Noteworthy is that if you have a Pinterest business account, you have access to analytics. So, you can verify how your pins are performing and whether your content strategy needs fine-tuning.
Getting started with Pinterest
If you haven’t used Pinterest before, it may be useful to use it for a while as a non-professional user first to familiarise yourself with it. Pinterest also has business accounts. One of the advantages of a business account is that it offers analytics and metrics. You can choose a business account when you set up your profile, or you can later convert your private account to a business one.
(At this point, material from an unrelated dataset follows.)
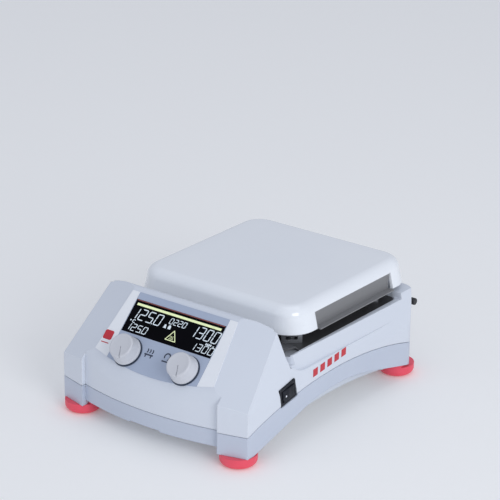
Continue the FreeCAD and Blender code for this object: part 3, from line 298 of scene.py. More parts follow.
@dataclass(frozen=True)
class Coating:
    """Moulded or sprayed finish: slight mottling, fine peel, edges paler from wear and from a
    painted highlight.
    """

    name: str
    colour: Colour
    shade: Colour
    roughness: tuple[float, float] = (0.36, 0.46)
    peel_scale: float = 900.0
    peel: float = 0.10
    edge: float = 0.0006
    wear_and_highlight: float = 0.35
    coat: float = 0.0
    specular: float = 0.5
    mottle_scale: float = 9.0
    smudge_scale: float = 60.0
    relief: float = 0.00008
    coat_roughness: float = 0.12

    def build(self) -> bpy.types.Material:
        """Wires the material."""
        graph = Graph(self.name)
        normal, facing = graph.soft_edges(self.edge)
        broad = graph.noise(self.mottle_scale, 2.0)
        ground = graph.ramp(broad, ((0.30, self.shade), (0.70, self.colour)))
        # Edges are drawn paler: partly rubbed wear, partly a painted highlight along the rounding.
        rubbed_and_lit = tuple(min(1.0, c * (1.0 + EDGE_GAIN * self.wear_and_highlight)) for c in self.colour)
        colour = graph.mix(graph.edge_mask(facing, 0.995, 0.90), ground, rubbed_and_lit)
        fine = graph.noise(self.peel_scale, 2.0)
        graph.dress(colour, graph.span(graph.noise(self.smudge_scale, 4.0), *self.roughness),
                    graph.bump(fine, self.peel, self.relief, normal))
        graph.set(Coat_Weight=self.coat, Coat_Roughness=self.coat_roughness,
                  Specular_IOR_Level=self.specular)
        return graph.material


@dataclass(frozen=True)
class Metal:
    """Bare metal with a drawn or rolled grain, smudges and brighter edges."""

    name: str
    colour: Colour
    shade: Colour
    roughness: tuple[float, float] = (0.26, 0.44)
    grain: tuple[float, float, float] = (1.0, 14.0, 14.0)
    scale: float = 220.0
    depth: float = 0.25
    edge: float = 0.0003
    metallic: float = 1.0
    smudge_scale: float = 28.0
    relief: float = 0.00005

    def build(self) -> bpy.types.Material:
        """Wires the material."""
        graph = Graph(self.name)
        normal, facing = graph.soft_edges(self.edge)
        lines = graph.noise(self.scale, 4.0, self.grain)
        smudge = graph.noise(self.smudge_scale, 3.0)
        ground = graph.ramp(lines, ((0.25, self.shade), (0.75, self.colour)))
        bright = tuple(min(1.0, c * (1.0 + EDGE_GAIN)) for c in self.colour)
        colour = graph.mix(graph.edge_mask(facing, 0.99, 0.85), ground, bright)
        graph.dress(colour, graph.span(smudge, *self.roughness),
                    graph.bump(lines, self.depth, self.relief, normal))
        graph.set(Metallic=self.metallic)
        return graph.material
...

Once you registered, you set up your profile. Make sure to mention your business name and include a link to your website. Remember to “verify” your website with Pinterest. Provide a compelling professional bio where you address some of the legal issues your potential clients could be dealing with. Don’t forget to include your location. For your profile photo, it is always better to use a photo of you, rather than a company logo. People relate better to other people than to abstract logos.
What to post?
The rule of thumb that applies to other social media applies to Pinterest as well. You want to post both professional information that is relevant to your potential clients, and personal information. Legal consumers want to know the person they will be dealing with.
As mentioned before, you should always include links to the content you create: your blog or vlog, your podcast, any articles you have published on other media. You also want to provide links to relevant pages in your website. As is the case with other social media, here, too, it is a good practice to include links to content provided by other lawyers on relevant topics.
Other items that are popular on Pinterest include quotes and/or one-liners, and “How-to” posts. You can put up photos from events you attended or spoke at. You could even add photos of clients, with their permission. Your pins should portray what you stand for and represent your law firm’s values and culture. In other words, use Pinterest to show value and earn trust.
To cultivate a following, you should also interact with your followers and your colleagues. You can repurpose your best content. Use hashtags and keywords, so your pins can easily be found.
Finally, use the provided analytics to finetune your strategy.
Some additional remarks
Pinterest has full access to the entire browsing history that is saved on your device. So, there may be privacy and confidentiality concerns. This is especially the case if you are using cloud-based software in your law firm that is accessed in a browser.
Another area of concern is copyright infringement. Does pinning and re-pinning on publicly accessible boards constitute copying and distributing the information, or does this fall under fair use? It is a grey area. As a rule of thumb, if there is a complaint about a copyright violation, Pinterest will remove the pins.
In its default setup, Pinterest tends to be overactive in the notifications that it sends. You may want to finetune what you get emails and notifications for.
One annoying aspect of Pinterest is that it is not possible to exclude certain topics. If Pinterest thinks it will be of interest to you because it is of interest to other people who share similar interest, then you will keep receiving suggestions. There is an option where you can click “I don’t want to see this”, but it is of little help.
In conclusion, Pinterest can be useful for lawyers in two ways. It can be a beneficial additional social media marketing channel. It is also useful for keeping track of your legal research.